In the mid 2000s both the Martin and Harper governments made major reinvestments in defence, funding a significant program of recapitalization, creating the first procurement ‘boom’ since the 1970s and ’80s. Within three years of the Martin government announcing this recapitalization, annual procurement spending had increased by 40% in real dollars. This occurred without a major influx of human resources and with lower levers of procurement experience than had existed historically, in part because this coincided with Canada’s Afghan operations. Much of the procurement was war-related and most was helped by multiple governments support for the military during the war.
At the same time, some of the non-war related procurement, much of which sought to replace equipment that should have been replaced in the 15 previous years, was problematic. Project costing, requirement setting, economic benefits and adherence to process all came under scrutiny. In response, in 2014 the defence procurement strategy was launched, with the objective of delivering better domestic economic benefits and preventing catastrophic problems from arising. The result of this change was to increase the level of rigour in these aspects of procurement and shift significant work earlier in the procurement cycle. The Independent Review Panel for Defence Acquisitions, some of whose members you spoke to a few weeks ago, was one of the results of this effort.

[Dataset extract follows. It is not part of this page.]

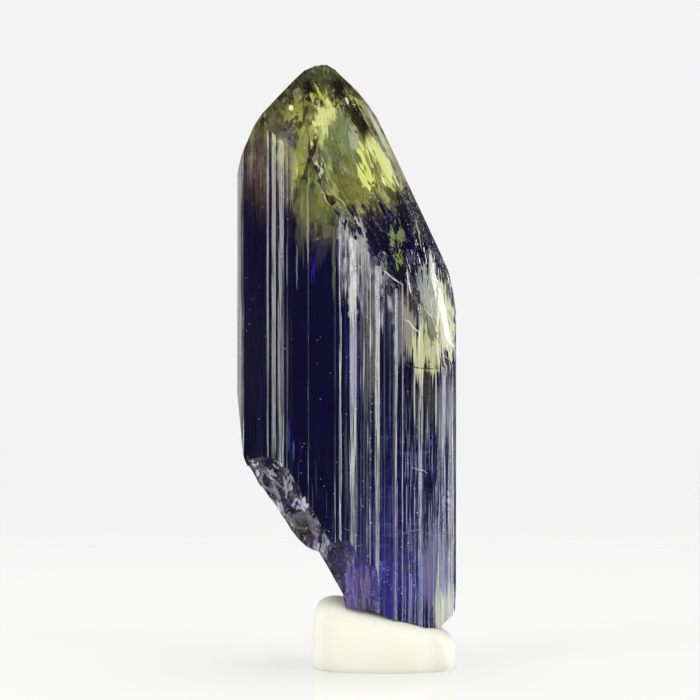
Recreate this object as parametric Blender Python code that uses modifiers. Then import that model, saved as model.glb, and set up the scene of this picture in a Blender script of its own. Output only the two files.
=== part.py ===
"""A tanzanite crystal standing on a small lump of display putty.

Units are metres and +Z is up. The flat underside of the putty lies on Z = 0. The viewer stands at -Y,
with +X to the right. Sizes below are written in millimetres and turned into metres by MM.
"""

from math import radians, tan

import bmesh
import bpy
from mathutils import Vector

MM = 0.001

# Whole crystal
TIP_Z = 34.23
LEFT_X = -6.21
RIGHT_X = 6.22
LEFT_FRONT_Y = -0.62
RIGHT_BACK_Y = 0.90
REACH = 12.0

# Faces of the prism seen from the front, from left to right: the x of the right edge of each face, and
# how far the face turns to the right of the viewer, in degrees
FRONT_FACES = (
    (-5.96, -78), (-5.80, -58), (-4.47, -46), (-4.36, -27), (-4.19, -2), (-3.96, -26), (-3.85, -46),
    (-3.51, -25), (-3.36, -2), (-3.28, -21), (-2.99, -46), (-2.16, 0), (-2.11, 18), (-0.66, 0),
    (-0.62, 17), (-0.42, 0), (-0.29, 26), (0.17, 0), (0.55, 27), (0.72, 3), (1.28, 9), (1.34, 22),
    (1.60, 6), (1.86, 27), (2.70, 6), (2.85, 24), (3.10, 45), (3.17, 22), (4.05, 37), (4.28, 26),
    (5.03, 41), (5.45, 37), (5.60, 27), (RIGHT_X, 55),
)

# Faces of the prism at the back, from right to left: the x of the left edge of each face, and how far
# the face turns to the right, in degrees
BACK_FACES = (
    (5.10, 52), (4.70, 20), (3.90, 44), (3.50, 12), (2.40, 30), (1.90, 4), (1.50, 26), (-0.20, 6),
    (-0.50, -24), (-2.30, 0), (-2.60, -30), (-3.70, -12), (-4.00, -45), (-4.90, -30), (-5.30, -60),
    (LEFT_X, -52),
)

# Outline of the crystal seen from the front, as x and z, clockwise from the left shoulder
LEFT_SHOULDER = ((-6.21, 27.90), (-5.97, 28.86), (-5.78, 29.37), (-5.21, 30.62))
LEFT_SLOPE = ((-4.72, 31.36), (-2.97, 33.32), (-2.42, 33.88))
TIP = ((-1.80, 34.17), (-1.40, TIP_Z), (-1.12, TIP_Z), (-0.66, 33.95), (-0.28, 33.55))
RIGHT_SLOPE = ((0.63, 32.67), (1.25, 31.91), (1.71, 31.25), (2.55, 29.48), (5.30, 23.62))
RIGHT_SHOULDER = ((5.81, 22.48), (6.06, 21.31), (6.22, 20.15))
CHIPPED_CORNER = ((6.22, 4.44), (6.17, 3.30), (6.08, 2.93), (5.54, 2.56), (5.30, 2.26))
BROKEN_BASE = ((4.43, 2.36), (2.60, 2.97), (1.79, 3.30), (1.55, 3.45), (-0.03, 3.59))
UNDERSIDE = ((-0.20, 4.33), (-1.57, 6.55))
LOBE = ((-1.91, 6.60), (-2.31, 6.77), (-2.71, 7.11), (-3.16, 7.57), (-3.59, 8.29))
LEFT_BREAK = ((-4.55, 9.59), (-4.99, 10.27), (-5.50, 11.10), (-5.85, 12.12), (-6.01, 13.77), (-6.21, 15.54))
OUTLINE = (
    LEFT_SHOULDER + LEFT_SLOPE + TIP + RIGHT_SLOPE + RIGHT_SHOULDER
    + CHIPPED_CORNER + BROKEN_BASE + UNDERSIDE + LOBE + LEFT_BREAK
)

# Flat faces of the tip: a point on each, and the way that it faces
TIP_FACES = {
    "front": ((-4.80, -3.10, 30.85), (0.097, -0.759, 0.643)),
    "cap": ((-0.32, -1.90, 31.59), (0.140, -0.616, 0.775)),
    "right_front": ((-1.29, -4.20, 26.98), (0.542, -0.786, 0.299)),
    "right_ridge": ((2.15, -0.12, 29.53), (0.860, -0.300, 0.410)),
    "small_front": ((0.35, -1.25, 31.90), (0.550, -0.520, 0.650)),
    "back_left": ((-1.50, 1.65, 34.10), (-0.300, 0.720, 0.620)),
    "back_right": ((2.55, 1.40, 29.48), (0.640, 0.700, 0.300)),
    "back_shoulder": ((-4.90, 2.60, 29.60), (-0.620, 0.660, 0.420)),
}

# The breaks at the lower left, above the stem's front, and on the right edge: a point on each of their
# surfaces, and the way that it faces. The block that is broken away lies beyond all of them.
BREAK_SIDE = {
    "slope": ((-2.88, -4.20, 10.47), (-0.761, -0.279, -0.586)),
    "roof": ((-4.81, -3.20, 11.84), (-0.250, -0.200, -0.947)),
    "stem_side": ((-0.03, -3.50, 4.00), (-0.850, -0.527, 0.000)),
}
BREAK_FRONT = {
    "ledge": ((-0.42, -4.20, 7.46), (-0.048, -0.944, -0.327)),
    "stem_front": ((0.00, -3.66, 4.00), (-0.030, -1.000, 0.000)),
}

RIGHT_STEP = {
    "step_wall": ((3.21, -3.20, 21.46), (0.773, -0.616, 0.152)),
    "step_floor": ((4.97, -2.10, 16.96), (0.250, -0.350, 0.903)),
}
BREAKS = {"break_side": BREAK_SIDE, "break_front": BREAK_FRONT, "right_step": RIGHT_STEP}

# Putty. Its cage is a block cut in three each way, whose upright edges and top edge are pushed in.
PUTTY_LEFT = -2.00
PUTTY_RIGHT = 6.27
PUTTY_DEPTH = 8.90
PUTTY_TOP_LEFT = 4.30
PUTTY_TOP_RIGHT = 2.00
PUTTY_BELOW = 1.40
PUTTY_CORNER = 0.80
PUTTY_BRIM = 0.93
SEAT_GAP = 0.30
SEAT_LEFT = -0.35
SEAT_RIGHT = 7.00
CAGE_EDGE = 0.20
CAGE_TOP = 0.40

CRYSTAL_COLOUR = (0.045, 0.030, 0.190, 1.0)
CRYSTAL_ROUGHNESS = 0.06
PUTTY_COLOUR = (0.90, 0.92, 0.82, 1.0)
PUTTY_ROUGHNESS = 0.55


def clear_scene():
    for item in list(bpy.data.objects):
        bpy.data.objects.remove(item)


def new_collection(name):
    group = bpy.data.collections.new(name)
    bpy.context.scene.collection.children.link(group)
    return group


def make_material(name, colour, roughness):
    material = bpy.data.materials.new(name)
    material.use_nodes = True
    shader = material.node_tree.nodes["Principled BSDF"]
    shader.inputs["Base Color"].default_value = colour
    shader.inputs["Roughness"].default_value = roughness
    shader.inputs["Metallic"].default_value = 0.0
    return material


def add_object(name, shape, group):
    """Turn a finished shape in millimetres into an object in metres."""
    bmesh.ops.scale(shape, vec=(MM, MM, MM), verts=shape.verts)
    bmesh.ops.recalc_face_normals(shape, faces=shape.faces)
    mesh = bpy.data.meshes.new(name)
    shape.to_mesh(mesh)
    shape.free()
    item = bpy.data.objects.new(name, mesh)
    group.objects.link(item)
    return item


def add_cutter(name, shape, group):
    item = add_object(name, shape, group)
    item.hide_render = True
    item.display_type = "WIRE"
    return item


def add_boolean(item, cutter, operation):
    modifier = item.modifiers.new(cutter.name, "BOOLEAN")
    modifier.operation = operation
    modifier.solver = "EXACT"
    modifier.object = cutter


def extrude_outline(points, direction):
    """A solid with the given corners as its end, pushed along a direction."""
    shape = bmesh.new()
    corners = [shape.verts.new(point) for point in points]
    end = shape.faces.new(corners)
    result = bmesh.ops.extrude_face_region(shape, geom=[end], use_keep_orig=True)
    moved = [item for item in result["geom"] if isinstance(item, bmesh.types.BMVert)]
    bmesh.ops.translate(shape, vec=direction, verts=moved)
    return shape


def cut_flat(shape, point, facing, keep_inner=True):
    """Cut along a plane, drop what lies beyond it, and close the cut with a flat face."""
    everything = shape.verts[:] + shape.edges[:] + shape.faces[:]
    bmesh.ops.bisect_plane(
        shape, geom=everything, dist=1e-6, plane_co=point, plane_no=Vector(facing).normalized(),
        clear_outer=keep_inner, clear_inner=not keep_inner,
    )
    open_edges = [edge for edge in shape.edges if edge.is_boundary]
    if open_edges:
        bmesh.ops.edgeloop_fill(shape, edges=open_edges)


def block_beyond(planes):
    """The block that lies beyond every one of the planes."""
    shape = bmesh.new()
    bmesh.ops.create_cube(shape, size=4.0 * REACH)
    for point, facing in planes.values():
        cut_flat(shape, point, facing, keep_inner=False)
    return shape


def prism_corners():
    """Corners of the cross-section, worked out from the widths and turns of its faces."""
    corners = [(LEFT_X, LEFT_FRONT_Y, 0.0)]
    x, y = LEFT_X, LEFT_FRONT_Y
    for right_x, turn in FRONT_FACES:
        y += (right_x - x) * tan(radians(turn))
        x = right_x
        corners.append((x, y, 0.0))
    y = RIGHT_BACK_Y
    corners.append((x, y, 0.0))
    for left_x, turn in BACK_FACES:
        y += (x - left_x) * tan(radians(turn))
        x = left_x
        corners.append((x, y, 0.0))
    return corners


def make_crystal(group, cutters):
    shape = extrude_outline(prism_corners(), (0.0, 0.0, TIP_Z + 1.0))
    for point, facing in TIP_FACES.values():
        cut_flat(shape, point, facing)
    crystal = add_object("tanzanite_crystal", shape, group)
    crystal.data.materials.append(make_material("violet_crystal", CRYSTAL_COLOUR, CRYSTAL_ROUGHNESS))
    front = [(x, -REACH, z) for x, z in OUTLINE]
    outline = add_cutter("outline", extrude_outline(front, (0.0, 2.0 * REACH, 0.0)), cutters)
    add_boolean(crystal, outline, "INTERSECT")
    for name, surfaces in BREAKS.items():
        add_boolean(crystal, add_cutter(name, block_beyond(surfaces), cutters), "DIFFERENCE")
    return crystal


def putty_top(x):
    """Height of the lump's top, which falls from left to right."""
    share = (x - PUTTY_LEFT) / (PUTTY_RIGHT - PUTTY_LEFT)
    return PUTTY_TOP_LEFT + share * (PUTTY_TOP_RIGHT - PUTTY_TOP_LEFT)


def seat_outline():
    """The broken base of the crystal with a gap all round it."""
    below = [(x, z - SEAT_GAP) for x, z in CHIPPED_CORNER[2:] + BROKEN_BASE]
    below[-1] = (SEAT_LEFT, below[-1][1])
    roof = 3.0 * PUTTY_TOP_LEFT
    return [(SEAT_LEFT, roof), (SEAT_RIGHT, roof), (SEAT_RIGHT, below[0][1])] + below


def make_putty(group, cutters):
    shape = bmesh.new()
    bmesh.ops.create_cube(shape, size=1.0)
    bmesh.ops.subdivide_edges(shape, edges=shape.edges[:], cuts=2, use_grid_fill=True)
    for vert in shape.verts:
        inset = PUTTY_CORNER if abs(vert.co.x * vert.co.y) > CAGE_EDGE else 1.0
        if vert.co.z > CAGE_TOP:
            inset *= PUTTY_BRIM
        x = PUTTY_LEFT + (PUTTY_RIGHT - PUTTY_LEFT) * (inset * vert.co.x + 0.5)
        height = putty_top(x) + PUTTY_BELOW
        vert.co = (x, inset * PUTTY_DEPTH * vert.co.y, height * (vert.co.z + 0.5) - PUTTY_BELOW)
    putty = add_object("display_putty", shape, group)
    putty.data.materials.append(make_material("white_putty", PUTTY_COLOUR, PUTTY_ROUGHNESS))
    putty.data.shade_smooth()
    soften = putty.modifiers.new("soften", "SUBSURF")
    soften.levels = 2
    soften.render_levels = 2
    table = bmesh.new()
    bmesh.ops.create_cube(table, size=2.0 * REACH)
    bmesh.ops.translate(table, vec=(0.0, 0.0, -REACH), verts=table.verts)
    corners = [(x, -REACH, z) for x, z in seat_outline()]
    seat = add_cutter("seat", extrude_outline(corners, (0.0, 2.0 * REACH, 0.0)), cutters)
    add_boolean(putty, add_cutter("table_top", table, cutters), "DIFFERENCE")
    add_boolean(putty, seat, "DIFFERENCE")
    return putty


def main():
    clear_scene()
    group = new_collection("tanzanite_on_putty")
    cutters = new_collection("cutters")
    make_crystal(group, cutters)
    make_putty(group, cutters)


main()
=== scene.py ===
"""Looks for a tanzanite crystal standing on a lump of display putty.

The frame is in metres with +Z up. Sizes below are written in millimetres and turned into metres by MM.
The viewer stands at -Y, with +X to the right. Colours in tables are written from 0 to 255.
"""

from math import cos, radians, sin, tan

import bmesh
import bpy
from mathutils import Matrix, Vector, noise


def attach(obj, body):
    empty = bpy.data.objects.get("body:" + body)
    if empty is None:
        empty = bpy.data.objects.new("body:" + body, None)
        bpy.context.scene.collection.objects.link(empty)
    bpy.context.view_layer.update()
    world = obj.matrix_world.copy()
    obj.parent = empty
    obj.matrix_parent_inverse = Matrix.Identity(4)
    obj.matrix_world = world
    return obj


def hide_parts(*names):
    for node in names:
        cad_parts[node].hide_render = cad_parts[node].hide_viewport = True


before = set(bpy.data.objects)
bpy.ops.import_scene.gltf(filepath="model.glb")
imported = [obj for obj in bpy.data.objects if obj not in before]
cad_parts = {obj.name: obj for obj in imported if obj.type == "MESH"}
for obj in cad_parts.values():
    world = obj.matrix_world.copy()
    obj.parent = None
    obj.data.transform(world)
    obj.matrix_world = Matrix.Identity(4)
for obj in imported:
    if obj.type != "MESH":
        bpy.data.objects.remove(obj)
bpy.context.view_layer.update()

bl_info = {
    "name": "Tanzanite crystal on putty",
    "version": (1, 0, 0),
    "blender": (4, 5, 0),
    "location": "View3D > Sidebar > Crystal",
    "description": "Makes a tanzanite crystal, its putty and a pale studio",
    "category": "Object",
}

MM = 0.001

# Whole crystal: its ends, where the front faces start at the left and the back faces at the right, and
# how far back it may reach
TIP_Z = 34.23
LEFT_X = -6.21
RIGHT_X = 6.22
LEFT_FRONT_Y = -0.62
RIGHT_BACK_Y = 0.90
DEEPEST = 4.40
PRISM_TOP = TIP_Z + 1.0
STONE_IOR = 1.69
STONE_SHARP = 9.0

# Half the size of the shapes that cut right through a piece
REACH = 12.0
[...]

These changes were made on the assumption that they would help projects complete all the required work faster, an assumption that may prove true, but has yet to be validated. A side effect of these changes, however, was to add more work to the earlier phases of a project’s life. This means that it takes comparatively longer today to complete the early phase of a defence project than in did five years ago.

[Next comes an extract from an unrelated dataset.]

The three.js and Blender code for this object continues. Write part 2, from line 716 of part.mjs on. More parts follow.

With the publication of Strong, Secure, Engaged, Canada is currently entering into a second, and much larger, defence procurement ‘boom.’ In my analysis, DND is pursuing the most ambitious slate of recapitalization since the Korean War and the first peacetime procurement boom since the late 1970s.
So far, capital procurement spending has increased for two consecutive years in inflation adjusted dollars. This is the first time that has happened in almost a decade, and we have not spent this much on procurement since the war in Afghanistan.
However, DND is struggling to meet the extremely high expectations established with Strong, Secure, Engaged as it is only spending 2/3 as much on equipment and infrastructure as it indicated it would.
The shortfall between the policy and reality is attributable to the policy having outlined an overly ambitious pace of procurement spending increase. Whereas under the Martin/Harper ‘boom’ it took three years for spending to increase by 40%, under Strong, Secure, Engaged spending was supposed to double in the first year alone. While Strong, Secure, Engaged is meant to cover a twenty year spending plan, most of the procurement activity was supposed to occur within four years of the policy’s release, and virtually all of it within the first 10. This is, I think, driven by DND’s desire to make up for that decade and half long period of procurement ‘bust’ and replace rapidly ageing equipment and infrastructure as fast as possible.
However, most of the roughly 50 new projects approved by the policy had multiple years of work to complete following its publication before they would start spending procurement funds. Until these newly approved projects complete all of the required work in the early phases of the procurement system, spending won’t catch up with the defence policy. And while Canada’s procurement workforce has gained experience in recent years, its size has not been substantially increased. That workforce has to do more, and more detailed work, earlier than previously required in a project’s life to get the money flowing and it is trying to move more projects all at once than it has before.
In sum, the last thirty years of Canadian defence procurement has illustrated the crucial importance of stability in both financial and human resources, and the negative impacts of boom and bust cycles. When funding is scarce, human capacity erodes and a backlog of needed replacements begins to build, compounding demand over time. When funding is made available again, the system is left with a reduced capacity to move significantly more demand than it can, and it takes years to get new funding out the door.
With the recent changes made to DND’s funding structure to create the Capital Investment Fund, which I know defence officials spoke to you about a few weeks ago, the funding mechanism exists to smooth out the boom and bust cycle. Unfortunately, it will take several years to work through the backlog of procurement demand before the benefits of the Capital Investment Fund can be realized, and DND can hopefully adopt a more continuous pace of procurement with fewer big fluctuations. In the meantime, although real progress has already been demonstrated, it will take some additional time for Canada’s procurement system to ramp up to the very high demand established with the publication of Strong, Secure, Engaged.
Under the practices DND has adopted in recent years to better manage its procurement funds, potential projects have been precluded from moving into the Options Analysis stage unless they had an identified source of funds, or were identified as a key project in the event that more funding became available.
DND’s internal planning guidance tells procurement staff to allot two years of work to both the Options Analysis and Definition phase of a procurement, both of which must be completed before projects start spending dedicated procurement funds. In reality, projects historically take longer than that combined four years before they reach the Implementation phase and start spending money.
Options analysis on all but 7 projects was supposed to be completed by 2021.
All but 12 projects are supposed to enter Definition after 2022. Only 4 projects are supposed to enter implementation after 20207.
When the policy was published, 135 capital projects covered by the policy still needed to enter the Implementation phase of their procurement cycle; 80 of those were supposed to enter that phase as early as 2021, and only four were slated to do so after 2027.